Young people are no longer taught anything other than to rid themselves of their childhood prejudices and to doubt all things—including whether they themselves exist in the world. They are taught that the soul is a substance whose essence is always to think something; that children think from the time they are in their mothers’ bellies, and that when they grow up they have less need of instructors who would teach them what they have never known than of coaches who would have them recall in their minds the ancient ideas of all things, which were created with them. It is no longer fashionable to believe that fire is hot, that marble is hard, that animate bodies sense pain. These truths are too ancient for those who love novelty. . . . They tell us that something does not stop being true in philosophy even though faith and the Catholic religion teach us the contrary—as if the Christian and the philosopher could have been two distinct things. Their boldness is so criminal that it attacks God’s power, enclosing him within the limits and the sphere of things he has made, as if creating from nothing would have exhausted his omnipotence. Their doctrine is yet more harmful to sovereigns and monarchs, and tends toward the reversal of the political and civil state.

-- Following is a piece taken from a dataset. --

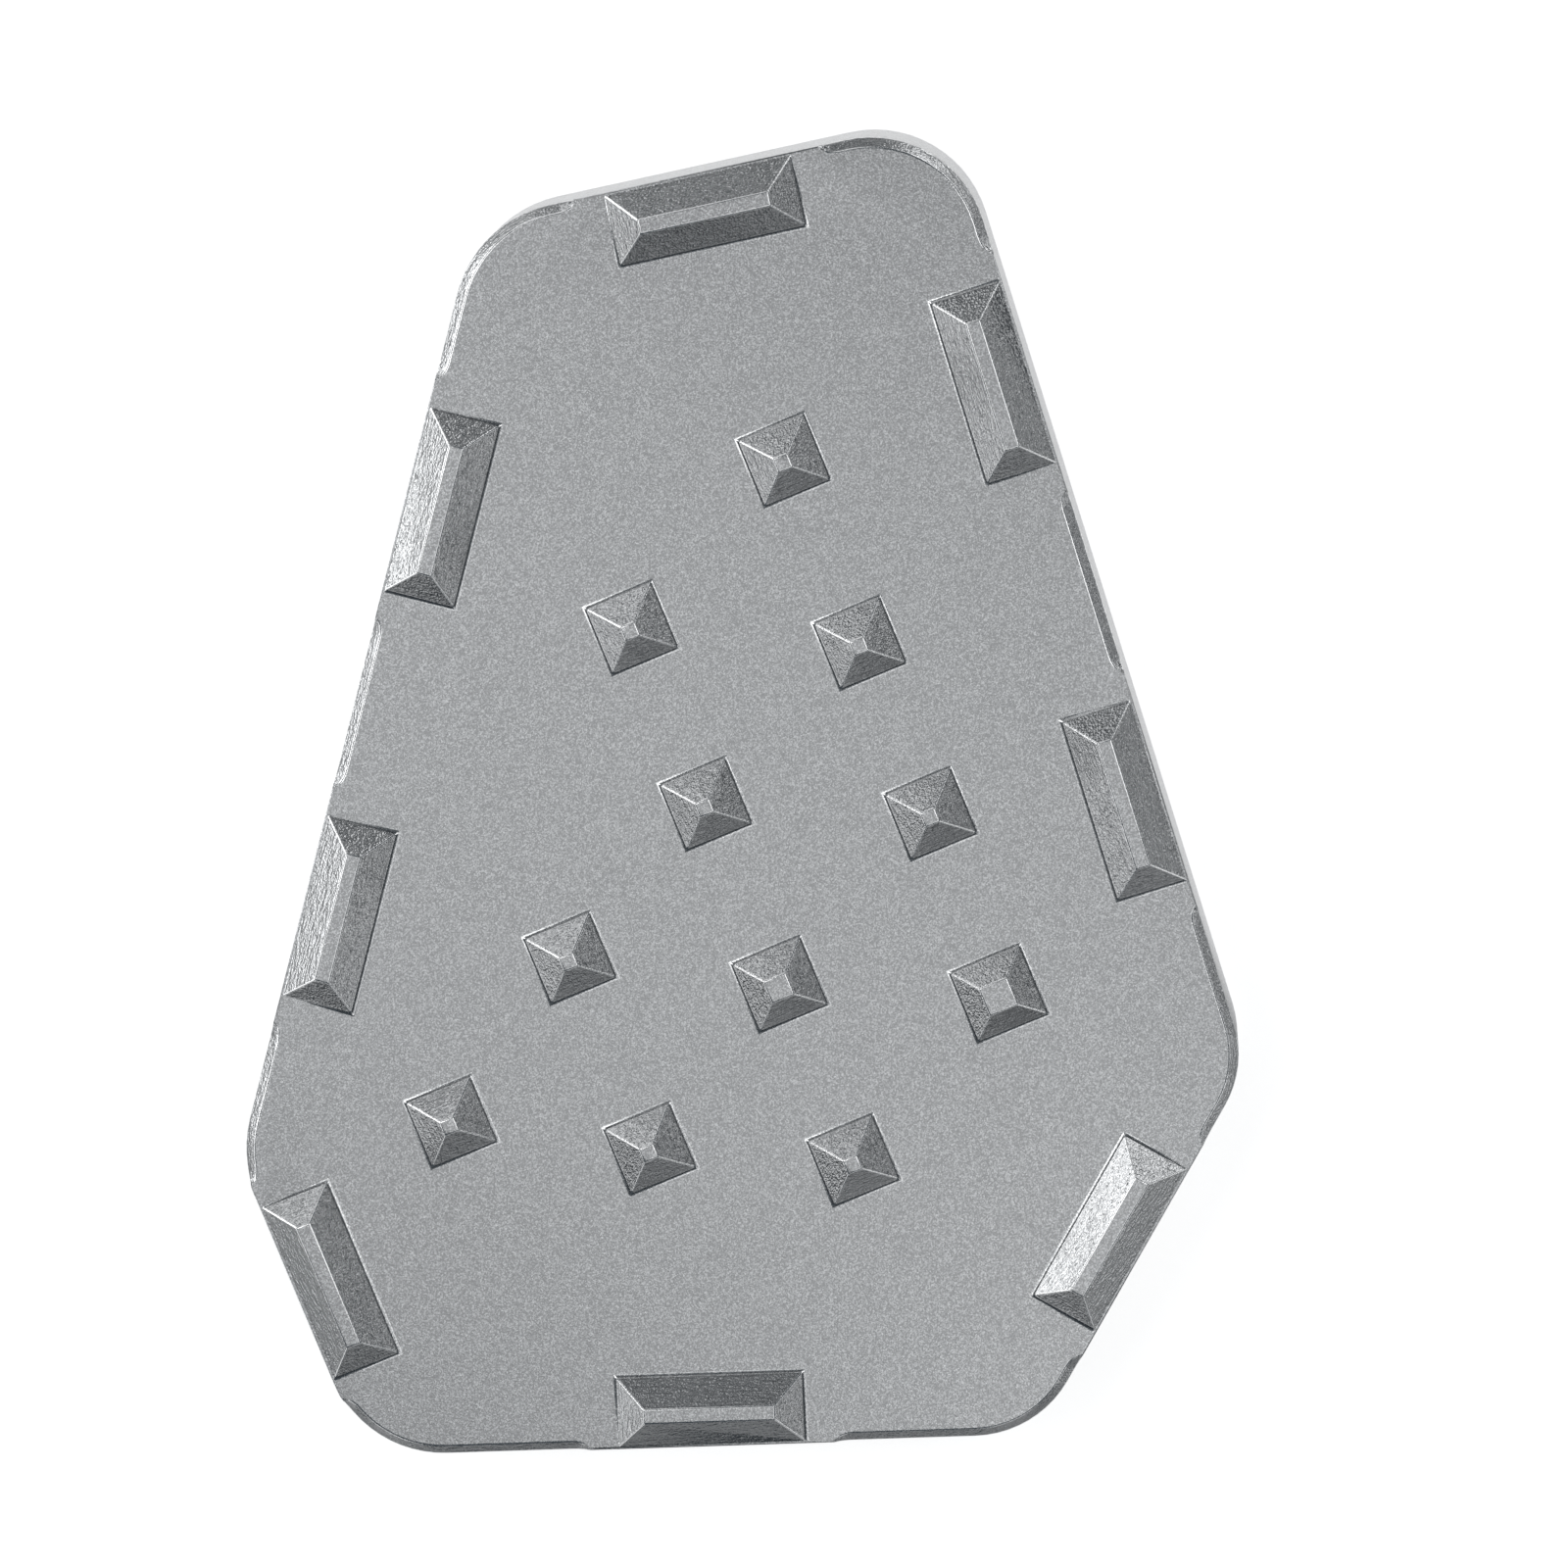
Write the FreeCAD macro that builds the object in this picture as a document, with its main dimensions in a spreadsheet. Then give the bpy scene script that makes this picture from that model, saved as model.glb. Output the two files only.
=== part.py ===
"""Footplate of a brake pedal extension, machined from one block of aluminium.

The plate is a six-sided tread with round corners. Eight long grip bars with hipped ends lie along its
edge, and eleven small blunt pyramids stand inside them. All of them are left standing by a 45 degree
cutter. The top edge has a small 45 degree chamfer in eight stretches: the cutter lifts out short of each
bar, and leaves a rounded run-out there. The back is flat, with two blind tapped holes for the screws
that hold the plate to the pedal.

The origin is midway between the two holes on the back. +Z points up through the grips, and +Y points
at the narrow end. Each straight side is given by the way it faces, as an angle from +X, and by its
reach, the distance from the origin. A place along a side is counted anticlockwise from the foot of
that reach. Lengths are in millimetres and angles in degrees.
"""
import FreeCAD, Part
import Sketcher
import math
import os

Vector = FreeCAD.Vector
Z_AXIS = Vector(0, 0, 1)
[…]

The tension broke into open intellectual warfare. Cartesians lost many battles: some Cartesian priests were corrected and disciplined by their superior; a few Cartesian professors were expelled from their teaching positions. But they ultimately won the war. Perhaps because of the intense struggle, however, the 17th century was a period rich in debate and remarkable in philosophical doctrine. We hope to be able to impart the flavor of these debates, that is, to say something about the people taking part in them and the doctrines they supported or opposed.